Entries with model source code:
[Start]
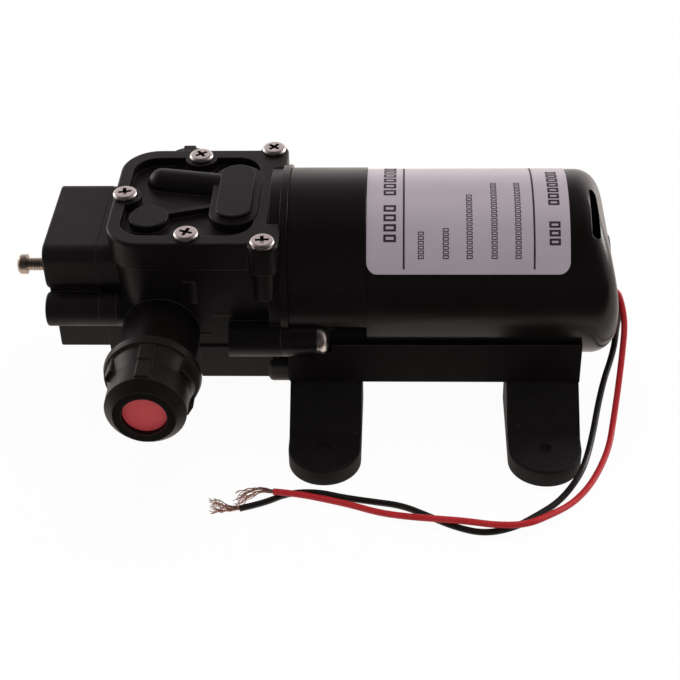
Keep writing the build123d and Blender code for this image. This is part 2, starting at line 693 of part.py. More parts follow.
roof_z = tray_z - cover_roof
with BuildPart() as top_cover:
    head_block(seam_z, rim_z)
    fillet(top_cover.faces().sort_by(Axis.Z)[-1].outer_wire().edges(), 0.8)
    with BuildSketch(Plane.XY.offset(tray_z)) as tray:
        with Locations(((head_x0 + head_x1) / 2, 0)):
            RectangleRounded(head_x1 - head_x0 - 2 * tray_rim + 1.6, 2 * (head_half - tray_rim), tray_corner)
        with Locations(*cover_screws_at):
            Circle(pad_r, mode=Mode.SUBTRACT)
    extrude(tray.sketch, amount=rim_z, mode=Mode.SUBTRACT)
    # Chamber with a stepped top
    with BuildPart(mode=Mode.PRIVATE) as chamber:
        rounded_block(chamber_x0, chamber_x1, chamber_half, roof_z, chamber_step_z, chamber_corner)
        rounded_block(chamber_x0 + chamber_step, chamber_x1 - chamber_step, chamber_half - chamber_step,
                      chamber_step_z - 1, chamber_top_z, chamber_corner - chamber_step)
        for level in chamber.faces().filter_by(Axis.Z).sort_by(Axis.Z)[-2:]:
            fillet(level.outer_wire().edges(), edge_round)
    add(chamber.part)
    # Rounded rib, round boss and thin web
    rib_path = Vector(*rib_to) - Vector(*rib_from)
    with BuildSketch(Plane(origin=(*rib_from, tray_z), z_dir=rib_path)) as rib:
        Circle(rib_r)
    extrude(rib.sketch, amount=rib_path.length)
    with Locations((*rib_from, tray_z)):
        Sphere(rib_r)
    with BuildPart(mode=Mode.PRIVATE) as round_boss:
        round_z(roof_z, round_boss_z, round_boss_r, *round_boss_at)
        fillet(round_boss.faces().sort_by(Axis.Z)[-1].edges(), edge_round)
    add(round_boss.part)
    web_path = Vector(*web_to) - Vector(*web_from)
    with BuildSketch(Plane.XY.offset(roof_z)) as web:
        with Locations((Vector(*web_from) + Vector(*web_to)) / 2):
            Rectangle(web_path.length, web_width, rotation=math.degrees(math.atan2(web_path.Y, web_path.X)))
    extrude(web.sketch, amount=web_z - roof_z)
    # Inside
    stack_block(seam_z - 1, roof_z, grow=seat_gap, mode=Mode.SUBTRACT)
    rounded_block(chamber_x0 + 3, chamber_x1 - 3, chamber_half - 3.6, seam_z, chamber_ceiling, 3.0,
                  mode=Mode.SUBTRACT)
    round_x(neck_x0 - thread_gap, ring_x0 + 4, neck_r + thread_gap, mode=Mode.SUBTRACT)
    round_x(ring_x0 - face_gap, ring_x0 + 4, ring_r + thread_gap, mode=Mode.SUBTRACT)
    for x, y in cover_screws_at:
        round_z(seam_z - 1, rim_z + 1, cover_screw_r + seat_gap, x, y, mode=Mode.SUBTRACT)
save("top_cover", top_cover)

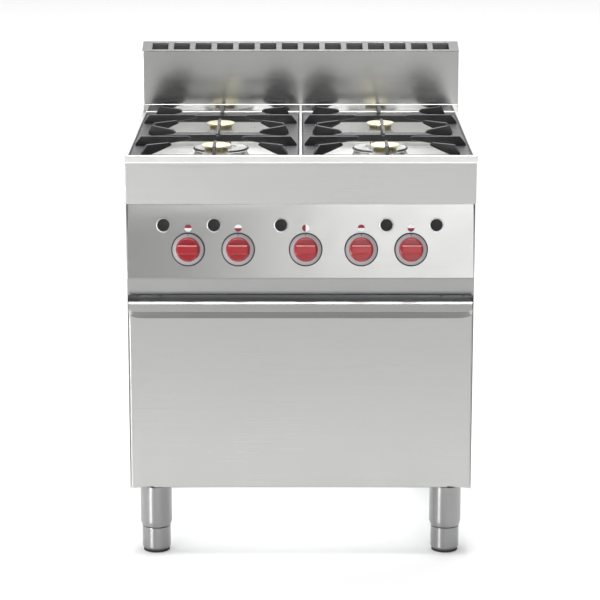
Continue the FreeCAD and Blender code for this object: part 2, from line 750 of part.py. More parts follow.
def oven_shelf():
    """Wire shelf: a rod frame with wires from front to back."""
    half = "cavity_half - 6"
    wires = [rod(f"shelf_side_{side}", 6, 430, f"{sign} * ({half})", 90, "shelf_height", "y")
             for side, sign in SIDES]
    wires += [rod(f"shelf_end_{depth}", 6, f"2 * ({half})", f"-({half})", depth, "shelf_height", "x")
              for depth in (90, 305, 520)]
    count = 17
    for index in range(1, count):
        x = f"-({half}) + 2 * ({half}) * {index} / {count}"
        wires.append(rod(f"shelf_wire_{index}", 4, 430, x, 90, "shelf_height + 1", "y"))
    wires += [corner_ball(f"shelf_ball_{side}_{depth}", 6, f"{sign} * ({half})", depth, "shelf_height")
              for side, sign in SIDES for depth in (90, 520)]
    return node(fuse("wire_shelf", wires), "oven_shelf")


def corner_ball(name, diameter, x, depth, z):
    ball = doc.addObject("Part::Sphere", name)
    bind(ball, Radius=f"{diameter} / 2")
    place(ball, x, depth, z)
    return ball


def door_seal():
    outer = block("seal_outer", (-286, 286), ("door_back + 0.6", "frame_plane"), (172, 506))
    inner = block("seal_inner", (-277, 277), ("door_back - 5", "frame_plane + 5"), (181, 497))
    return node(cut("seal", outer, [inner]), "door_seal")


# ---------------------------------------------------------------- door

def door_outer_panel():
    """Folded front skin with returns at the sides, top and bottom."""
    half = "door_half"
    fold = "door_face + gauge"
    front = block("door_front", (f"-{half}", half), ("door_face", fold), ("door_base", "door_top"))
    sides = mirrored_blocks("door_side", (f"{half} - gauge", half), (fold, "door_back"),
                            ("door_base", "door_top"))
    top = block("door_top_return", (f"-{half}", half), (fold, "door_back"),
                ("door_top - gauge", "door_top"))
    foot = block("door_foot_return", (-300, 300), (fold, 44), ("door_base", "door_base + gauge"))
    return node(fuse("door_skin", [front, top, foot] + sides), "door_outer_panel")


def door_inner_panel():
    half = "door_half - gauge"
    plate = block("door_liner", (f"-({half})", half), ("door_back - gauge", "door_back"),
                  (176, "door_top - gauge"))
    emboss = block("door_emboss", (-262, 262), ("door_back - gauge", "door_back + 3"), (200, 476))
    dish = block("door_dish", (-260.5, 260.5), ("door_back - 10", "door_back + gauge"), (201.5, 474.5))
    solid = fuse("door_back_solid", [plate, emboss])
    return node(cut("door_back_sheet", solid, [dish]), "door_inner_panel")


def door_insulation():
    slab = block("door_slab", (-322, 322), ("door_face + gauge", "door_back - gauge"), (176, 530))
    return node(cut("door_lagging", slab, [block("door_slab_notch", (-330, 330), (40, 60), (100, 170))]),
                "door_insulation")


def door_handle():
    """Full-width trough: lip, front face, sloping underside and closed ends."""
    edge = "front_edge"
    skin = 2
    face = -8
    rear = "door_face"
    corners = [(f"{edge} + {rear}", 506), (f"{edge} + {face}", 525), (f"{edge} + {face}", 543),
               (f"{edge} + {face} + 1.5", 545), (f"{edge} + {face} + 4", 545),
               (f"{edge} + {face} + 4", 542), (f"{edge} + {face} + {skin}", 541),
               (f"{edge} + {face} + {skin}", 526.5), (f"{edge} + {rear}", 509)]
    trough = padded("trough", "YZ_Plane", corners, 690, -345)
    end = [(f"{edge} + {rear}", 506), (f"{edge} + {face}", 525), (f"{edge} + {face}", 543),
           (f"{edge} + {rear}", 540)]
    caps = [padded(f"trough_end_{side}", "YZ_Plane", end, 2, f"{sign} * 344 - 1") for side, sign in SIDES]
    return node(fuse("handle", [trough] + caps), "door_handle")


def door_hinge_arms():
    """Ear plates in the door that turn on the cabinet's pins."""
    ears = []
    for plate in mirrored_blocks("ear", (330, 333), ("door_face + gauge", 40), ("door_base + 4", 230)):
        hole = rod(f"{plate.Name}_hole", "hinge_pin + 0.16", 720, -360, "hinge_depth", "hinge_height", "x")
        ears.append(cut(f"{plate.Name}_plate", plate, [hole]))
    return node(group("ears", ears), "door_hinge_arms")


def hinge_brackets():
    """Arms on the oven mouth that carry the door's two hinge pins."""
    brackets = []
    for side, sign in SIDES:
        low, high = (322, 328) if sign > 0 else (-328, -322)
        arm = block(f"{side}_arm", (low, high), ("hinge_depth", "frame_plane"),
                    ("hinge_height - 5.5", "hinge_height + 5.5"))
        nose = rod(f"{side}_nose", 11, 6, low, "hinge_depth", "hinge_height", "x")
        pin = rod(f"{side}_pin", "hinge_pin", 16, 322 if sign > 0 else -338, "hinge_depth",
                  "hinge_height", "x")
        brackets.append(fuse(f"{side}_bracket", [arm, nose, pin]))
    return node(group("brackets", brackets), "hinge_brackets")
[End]
For the string "follow", count the lines of the entries above that include it; answer with the number only.

● Written solution:
2